Basically, the rules are:
Without a ->
- Any letter repeated in the inputs represents an axis to be multipled and summed over
- Any letter not repeated in the inputs is included in the output
With a ->
- Any letter repeated in the inputs represents an axis to be multipled over
- Any letter not in the output represents an axis to be summed over
So, for example, with matrices A
and B
wih same shape:
np.einsum('ij, ij', A, B) # is A ddot B, returns 0d scalar
np.einsum('ij, jk', A, B) # is A dot B, returns 2d tensor
np.einsum('ij, kl', A, B) # is outer(A, B), returns 4d tensor
np.einsum('ji, jk, kl', A, B) # is A.T @ B @ A, returns 2d tensor
np.einsum('ij, ij -> ij', A, B) # is A * B, returns 2d tensor
np.einsum('ij, ij -> i' , A, A) # is norm(A, axis = 1), returns 1d tensor
np.einsum('ii' , A) # is tr(A), returns 0d scalar
einsum
is easy (when you had played with permutation of indices for a while, that is...).

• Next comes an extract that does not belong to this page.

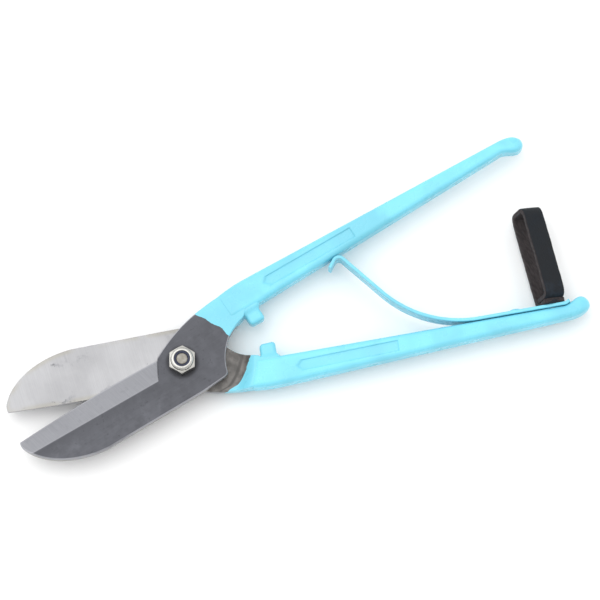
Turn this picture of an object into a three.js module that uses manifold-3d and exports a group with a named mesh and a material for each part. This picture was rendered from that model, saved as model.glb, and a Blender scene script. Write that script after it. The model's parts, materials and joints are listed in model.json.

Let's work with something simple, a triple stack of 2×2 matrices and a triple stack of 2×, arrays
import numpy as np
a = np.arange(3*2*2).reshape((3,2,2))
b = np.arange(3*2).reshape((3,2))
We need to know what we are going to compute using einsum
In [101]: for i in range(3):
...: print(a[i]@b[i])
[1 3]
[23 33]
[77 95]
What we have done? we have an index i
that is fixed when we perform a dot product between one of the stacked matrices and one of the stacked vectors (both indexed by i
) and the individual output line implies a summation over the last index of the stacked matrix and the lone index of the stacked vector.
This is easily encoded in an einsum
directive
- we want the same
i
index to specify the matrix, the vector and also the output,
- we want to reduce along the last matrix index and the remaining vector index, say
k
- we want to have as many columns in the output as the rows in each stacked matrix, say
j
Hence
In [102]: np.einsum('ijk,ik->ij', a, b)
Out[102]:
array([[ 1, 3],
[23, 33],
[77, 95]])
I hope that my discussion of how I got the directive right is clear, correct and useful.